役員からの借入金について
役員から金銭の借入れをすると貸借対照表の負債の部に役員借入金や短期借入金という勘定科目が計上されることになります。
また、同族会社の場合、交際費等の支払いを役員のお財布からした場合、役員の立て替え額が役員借入金や短期借入金の勘定科目に計上されることがあります。
イメージしやすいように仕訳で考えてみましょう。
役員借入金のメリット
同族会社の場合、例えば、不動産を取得するために役員からお金を借りた時も、役員が会社に資本金を出資した時も、役員がお金を拠出したという事実に相違はありません。
また、仮に会社が倒産した場合、同族会社の役員からの借入金は、資本金と同じように、返済が劣後します。
よって、役員からの借入金は、形が違えど、資本金と同じ性質があるとみなされます。
そのため、役員借入金が多いことは、資本金が多いことと同等と見ることができ、銀行から融資を受ける際に有利になる可能性があります。
役員借入金のデメリット
役員借入金の最大のデメリットは、役員死亡時に役員借入金が相続財産になってしまうことです。
交際費などの諸経費を役員借入金として処理している会社では、都度清算が行われておらず、死亡した役員が長年積み重ねてきた諸経費の支払総額が役員借入金として残っている場合もあります。
この場合、諸経費の支払の都度、お金は外部に流出しているので、会社が相続人に対して借入金を返済するための資金を持っていないことも多いです。
つまり、相続人は相続税を支払う義務があるのですが、会社からお金を返してもらえないので、相続税を支払うお金がないという状況になることも十分にあり得ます。
多額の役員借入金の清算方法
役員借入金はメリットもあるのですが、相続財産になるというデメリットも大きいので、多額になる前に都度清算をしていくのが一番です。
しかし、長年の積み重ねで、すでに多額の役員借入金が計上されてしまっている会社もあります。

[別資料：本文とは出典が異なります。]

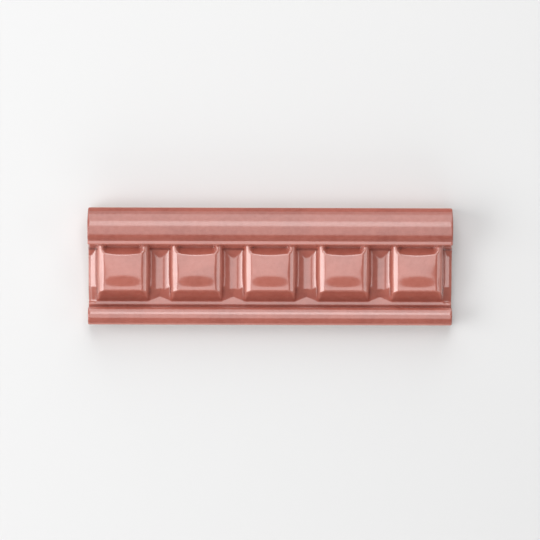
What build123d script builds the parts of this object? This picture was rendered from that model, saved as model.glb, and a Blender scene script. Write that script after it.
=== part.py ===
from build123d import *
from math import atan2, cos, degrees, hypot, sin, sqrt
import os

os.makedirs("parts", exist_ok=True)

# Glazed dentil moulding tile, pressed in one piece: a roll along the top, a course of square
# dentils parted by flutes, and a bead along the bottom. Millimetres. X runs along the tile,
# +Y towards the roll, +Z out of the face. Z = 0 is the bedding face on the back.

# Overall size
length = 152.0
height = 49.0
projection = 18.0

# Roll along the top edge, and the narrow fillet strip below it
roll_upper_radius = 9.15
roll_lower_radius = 6.6
fillet_level = 16.1
fillet_width = 1.7
fillet_wall_draft = 1.1

# Dentil course: how many, the joint that the spacing runs on across, and the section of one dentil
dentil_count = 5
grout_joint = 1.5
groove_level = 11.6
upper_bevel_width = 3.0
face_upper_level = 14.3
face_lower_level = 12.9
face_crown = 0.25
lower_bevel_width = 4.8

# Ledge below the course, quirk and bead
ledge_level = 6.0
ledge_width = 1.4
quirk_level = 5.2
quirk_width = 1.1
bead_width = 7.4
bead_radius = 4.4
bead_crest = 11.6

# Gap between two dentils: bevelled sides with steep walls below them, and a flute along its floor.
# Under the fillet the flute starts with a wall and a scoop, and it dips to the ledge at its far end.
gap_at_face = 14.8
side_bevel_width = 2.6
side_bevel_depth = 1.4
flute_depth = 5.4
flute_width = 8.8
flute_radius = 8.5
flute_runout = 3.0
gap_wall_depth = 1.6
gap_wall_draft = 1.05
scoop_radius = 15.0
scoop_bite = 0.1

# Softened arrises, and the key on the back
face_round = 0.5
strip_round = 0.6
end_round = 0.5
key_groove_count = 4
key_groove_width = 3.0
key_groove_depth = 0.9
key_groove_pitch = 9.5
key_margin = 8.0

# Section, worked out from the top edge down and from the bottom edge up
top_edge = height / 2
bottom_edge = -height / 2
roll_crest = (top_edge - roll_upper_radius, projection)
roll_shoulder = (top_edge, projection - roll_upper_radius)
roll_lower_centre = (roll_crest[0], projection - roll_lower_radius)
roll_foot_rise = fillet_level - roll_lower_centre[1]
roll_foot = (roll_crest[0] - sqrt(roll_lower_radius**2 - roll_foot_rise**2), fillet_level)
roll_foot_angle = degrees(atan2(roll_foot_rise, roll_foot[0] - roll_lower_centre[0]))
fillet_arris = (roll_foot[0] - fillet_width, fillet_level)
groove = (fillet_arris[0] - fillet_wall_draft, groove_level)
face_upper = (groove[0] - upper_bevel_width, face_upper_level)

bead_top = (bottom_edge + bead_width / 2, bead_crest)
bead_side_level = bead_crest - bead_radius + sqrt(bead_radius**2 - (bead_width / 2) ** 2)
bead_lower_side = (bottom_edge, bead_side_level)
bead_upper_side = (bottom_edge + bead_width, bead_side_level)
quirk = (bead_upper_side[0], quirk_level)
ledge_nose = (quirk[0] + quirk_width, ledge_level)
ledge_foot = (ledge_nose[0] + ledge_width, ledge_level)
face_lower = (ledge_foot[0] + lower_bevel_width, face_lower_level)

# The moulding before its gaps are cut, with the arrises of its ends and of its strips softened
with BuildPart() as moulding:
    with BuildSketch(Plane.YZ) as section:
        with BuildLine():
            Line((bottom_edge, 0), bead_lower_side)
            ThreePointArc(bead_lower_side, bead_top, bead_upper_side)
            Polyline(bead_upper_side, quirk, ledge_nose, ledge_foot, face_lower)
            SagittaArc(face_lower, face_upper, -face_crown)
            Polyline(face_upper, groove, fillet_arris, roll_foot)
            CenterArc(roll_lower_centre, roll_lower_radius, roll_foot_angle, 90 - roll_foot_angle)
            CenterArc((roll_crest[0], roll_shoulder[1]), roll_upper_radius, 90, -90)
            Polyline(roll_shoulder, (top_edge, 0), (bottom_edge, 0))
        make_face()
        corners = section.vertices()
        arrises = (fillet_arris, ledge_nose, bead_lower_side, bead_upper_side)
        fillet([corners.sort_by_distance(arris)[0] for arris in arrises], radius=strip_round)
    extrude(amount=length / 2, both=True)
    end_edges = moulding.faces().filter_by(Axis.X).edges()
    fillet(end_edges.filter_by_position(Axis.Z, 0, projection, inclusive=(False, True)), radius=end_round)

# Cutter for one gap: one section, run along the lean of the dentil faces and again down the run-out
face_lean = atan2(face_upper[1] - face_lower[1], face_upper[0] - face_lower[0])
face_length = hypot(face_upper[0] - face_lower[0], face_upper[1] - face_lower[1])
along_face = Vector(0, -cos(face_lean), -sin(face_lean))
out_of_face = Vector(0, -sin(face_lean), cos(face_lean))
face_top = Vector(0, *face_upper)
floor_end = face_top + along_face * face_length - out_of_face * flute_depth
runout_foot = Vector(0, floor_end.Y - flute_runout, ledge_level)
down_runout = (runout_foot - floor_end).normalized()
out_of_runout = Vector(0, down_runout.Z, -down_runout.Y)
runout_start = floor_end + (out_of_runout - down_runout) * flute_depth

flute_side_rise = flute_radius - sqrt(flute_radius**2 - (flute_width / 2) ** 2)
flute_side = (flute_width / 2, flute_side_rise - flute_depth)
bevel_foot = (gap_at_face / 2 - side_bevel_width, -side_bevel_depth)
bevel_clear = 2.0
mouth = (gap_at_face / 2 + bevel_clear * side_bevel_width / side_bevel_depth, bevel_clear)


def gap_section(*side):
    with BuildSketch(Plane.XY) as section:
        with BuildLine():
            right_side = Polyline((0, bevel_clear), *side, flute_side)
            left_side = mirror(right_side, about=Plane.YZ)
            ThreePointArc(right_side @ 1, (0, -flute_depth), left_side @ 1)
        make_face()
    return section.sketch


# Side view of a gap: the wall and the scoop below the fillet, and the ledge. The scoop bites a
# little deeper than the flute, and the flute's own section makes the floor between the two.
wall_foot = Vector(0, groove[0] - gap_wall_draft, groove_level - gap_wall_depth)
wall_foot_out = (wall_foot - face_top).dot(out_of_face)
scoop_centre_out = scoop_radius - flute_depth - scoop_bite
scoop_reach = sqrt(scoop_radius**2 - (scoop_centre_out - wall_foot_out) ** 2)
scoop_centre_along = (wall_foot - face_top).dot(along_face) + scoop_reach
scoop_centre = face_top + along_face * scoop_centre_along + out_of_face * scoop_centre_out
scoop_end = scoop_centre - out_of_face * scoop_radius
scoop_middle = scoop_centre + ((wall_foot + scoop_end) * 0.5 - scoop_centre).normalized() * scoop_radius
course_end = (ledge_foot[0] + ledge_nose[0]) / 2
course_width = groove[0] - course_end

with BuildPart() as gap_cutter:
    with BuildSketch(Plane(face_top - along_face * course_width, x_dir=(1, 0, 0), z_dir=along_face)):
        add(gap_section(mouth, bevel_foot))
    extrude(amount=2 * course_width)
    with BuildSketch(Plane(runout_start, x_dir=(1, 0, 0), z_dir=down_runout)):
        add(gap_section((bevel_foot[0], bevel_clear), bevel_foot))
    extrude(amount=course_width)
    with BuildSketch(Plane.YZ):
        with BuildLine():
            side_points = (wall_foot, scoop_middle, scoop_end)
            wall_base, scoop_low, scoop_tip = [(point.Y, point.Z) for point in side_points]
            ThreePointArc(wall_base, scoop_low, scoop_tip)
            Polyline(
                scoop_tip,
                (scoop_tip[0], ledge_level),
                (course_end, ledge_level),
                (course_end, projection),
                (groove[0], projection),
                groove,
                wall_base,
            )
        make_face()
    extrude(amount=mouth[0], both=True, mode=Mode.INTERSECT)

# The tile: gaps cut across the moulding, key pressed into the back, dentil faces softened
dentil_pitch = (length + grout_joint) / dentil_count
course_reach = (length - gap_at_face) / 2
key_groove_length = length - 2 * key_margin

with BuildPart() as dentil_tile:
    add(moulding.part)
    with GridLocations(dentil_pitch, 0, dentil_count + 1, 1):
        add(gap_cutter.part, mode=Mode.SUBTRACT)
    with BuildSketch(Plane.XY):
        with GridLocations(0, key_groove_pitch, 1, key_groove_count):
            SlotOverall(key_groove_length, key_groove_width)
    extrude(amount=key_groove_depth, mode=Mode.SUBTRACT)
    round_faces = dentil_tile.faces().filter_by(GeomType.CYLINDER)
    at_face_level = round_faces.filter_by_position(Axis.Z, face_lower_level, face_upper_level + face_crown)
    dentil_faces = at_face_level.filter_by_position(Axis.X, -course_reach, course_reach)
    fillet(dentil_faces.edges(), radius=face_round)

dentil_tile.part.label = "dentil_tile"
export_step(dentil_tile.part, "parts/dentil_tile.step")
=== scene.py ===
import bpy
import math
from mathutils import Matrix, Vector


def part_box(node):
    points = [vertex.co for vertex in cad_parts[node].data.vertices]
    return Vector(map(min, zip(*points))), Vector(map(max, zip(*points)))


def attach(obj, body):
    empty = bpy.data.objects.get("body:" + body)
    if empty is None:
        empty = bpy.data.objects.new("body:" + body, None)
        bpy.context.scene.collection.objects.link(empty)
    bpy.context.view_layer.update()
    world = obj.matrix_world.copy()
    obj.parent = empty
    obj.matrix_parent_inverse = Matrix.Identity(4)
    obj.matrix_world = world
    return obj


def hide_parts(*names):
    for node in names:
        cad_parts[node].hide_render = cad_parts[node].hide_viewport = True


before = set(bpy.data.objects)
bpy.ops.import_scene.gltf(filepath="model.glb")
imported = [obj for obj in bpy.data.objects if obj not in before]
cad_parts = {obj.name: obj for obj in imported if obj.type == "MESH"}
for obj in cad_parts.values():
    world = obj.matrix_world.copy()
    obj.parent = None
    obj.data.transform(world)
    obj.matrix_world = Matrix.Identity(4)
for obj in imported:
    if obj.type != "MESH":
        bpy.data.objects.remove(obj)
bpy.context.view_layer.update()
print("frame loaded", list(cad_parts))

mm = 0.001
touch = 0.01                    # millimetres: nearer than this counts as on the line
smoothFactor = 0.5
tileLow, tileHigh = [Vector(corner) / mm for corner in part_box("dentil_tile")]
tileLength, tileHeight, tileDepth = tileHigh - tileLow


def pickOnly(piece):
    bpy.ops.object.select_all(action="DESELECT")
    piece.select_set(True)
    bpy.context.view_layer.objects.active = piece


def addModifier(piece, kind, **settings):
    pickOnly(piece)
    bpy.ops.object.modifier_add(type=kind)
    modifier = piece.modifiers[-1]
    for name, value in settings.items():
        setattr(modifier, name, value)
    bpy.ops.object.modifier_apply(modifier=modifier.name)


def setGroup(piece, name, weightOf):
    group = piece.vertex_groups.new(name=name)
    for vertex in piece.data.vertices:
        weight = weightOf(vertex.co / mm)
        if weight > 0:
            group.add([vertex.index], weight, "REPLACE")
    return name


def pickVertices(piece, wanted):
    bpy.ops.object.mode_set(mode="EDIT")
    bpy.ops.mesh.select_mode(type="VERT")
    bpy.ops.mesh.select_all(action="DESELECT")
    bpy.ops.object.mode_set(mode="OBJECT")
    for vertex in piece.data.vertices:
        vertex.select = wanted(vertex.co / mm)
    bpy.ops.object.mode_set(mode="EDIT")


# Section of the moulding in millimetres, from the bead at the bottom edge to the roll at the top
moulding = {
    "rollUpperRadius": 9.15,
    "rollCrownRadius": 10.7,    # from its crest down to the fillet the roll is flat at first,
    "rollCrownTurn": 14.0,      # and then turns down tighter
    "rollFootRadius": 4.0,
    "rollLowerRadius": 6.6,
    "filletLevel": 16.1,
    "filletWidth": 1.7,
    "wallDraft": 1.1,
    "grooveLevel": 11.6,
    "upperBevel": 3.0,
    "faceUpperLevel": 14.3,
    "faceLowerLevel": 12.9,
    "lowerBevel": 4.8,
    "ledgeLevel": 6.0,
    "ledgeWidth": 1.4,
    "quirkLevel": 5.2,
    "quirkWidth": 1.1,
    "beadWidth": 7.4,
    "beadRadius": 4.4,
    "beadCrest": 11.6,
    "rowStep": 0.35,            # spacing of the rows round the section
    "edgeStep": 2.0,            # the same up the plain edges
    "softenPasses": 3,
    "softenMargin": 0.3,        # how far past the course the softening reaches, into quirk and roll
    "smoothAngle": 70.0,
}

topEdge = tileHeight / 2
rollY = topEdge - moulding["rollUpperRadius"]
rollFootRise = moulding["filletLevel"] - tileDepth + moulding["rollLowerRadius"]
rollFootTurn = math.acos(rollFootRise / moulding["rollLowerRadius"])
rollFootY = rollY - moulding["rollLowerRadius"] * math.sin(rollFootTurn)
filletY = rollFootY - moulding["filletWidth"]
grooveY = filletY - moulding["wallDraft"]
faceUpperY = grooveY - moulding["upperBevel"]
beadY = moulding["beadWidth"] / 2 - topEdge
beadTurn = math.asin(moulding["beadWidth"] / 2 / moulding["beadRadius"])
beadSideZ = moulding["beadCrest"] - moulding["beadRadius"] * (1 - math.cos(beadTurn))
quirkY = beadY + moulding["beadWidth"] / 2
noseY = quirkY + moulding["quirkWidth"]
ledgeY = noseY + moulding["ledgeWidth"]
faceLowerY = ledgeY + moulding["lowerBevel"]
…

この場合、多額の役員借入金の清算には、以下の5つの方法が考えられます。
- 債権放棄
- 債権贈与
- 債権の資本化(デットエクイティスワップ)
- 代物弁済
- 会社の閉鎖
ただし、どれも適用条件が複雑で税務上相当のリスクを負うことになります。
債権放棄
役員が債権を放棄すれば、短期借入金は消滅します。
ただし、会社側では、役員の債権放棄により、借金金の返済義務がなくなるという利益を得るので、債務免除益を計上しなければなりません。
よって、繰越欠損金や当期の損失が債務免除益などを超えている場合以外は、ほぼ間違いなく法人税等の税金の支払いが必要になります。
また、会社に債権放棄をした役員以外が株主でいる場合、債権放棄の影響で会社の株価が上昇するので、他の株主に贈与税が生じてしまう可能性があります。
債権贈与
同族会社の場合、役員借入金を次の世代の役員に贈与することも可能です。
例えば、代表取締役である親が、後継者である子に役員借入金を少しずつ贈与していくことが考えられます。
ただし、贈与税の基礎控除額は、毎年、1人当たり110万円までであり、多額の役員借入金がある場合、次の世代の役員への贈与が完了するまでに、相当な期間が必要になる可能性があります。
債権の資本化(デットエクイティスワップ)
債権の資本化(デットエクイティスワップ)とは、会社の役員借入金を資本金に組み替えてしまう方法です。
つまり、デット=負債、エクイティ=資本、スワップ=交換という意味です。
お金を貸し付けている役員に株式を発行するだけで損益が発生しないように見えますが、債務超過の会社の場合、債務免除益が会社に計上される可能性があります。
また、資本金が多くなることで住民税の均等割りが高くなったり、租税特別措置法や事業承継税制の適用制限が発生する場合があります。
代物弁済
代物弁済は、会社の所有している不動産などを役員借入金の返済原資に充てる方法です。
この場合、譲渡する不動産の時価の把握が非常に重要になります。
時価に比べて譲渡対価の額(役員借入金の消滅額)が著しく低いと、会社にも代物弁済を受けた役員にも多大な影響を及ぼします。
会社の閉鎖
会社の閉鎖の適用要件はかなり厳しいです。
役員借入金の清算を行うために会社の閉鎖を行うというよりは、役員借入金を返済できないと法律上も認められるぐらい会社の経営が行き詰った場合にのみ会社の閉鎖ができると理解しておいた方が正しいでしょう。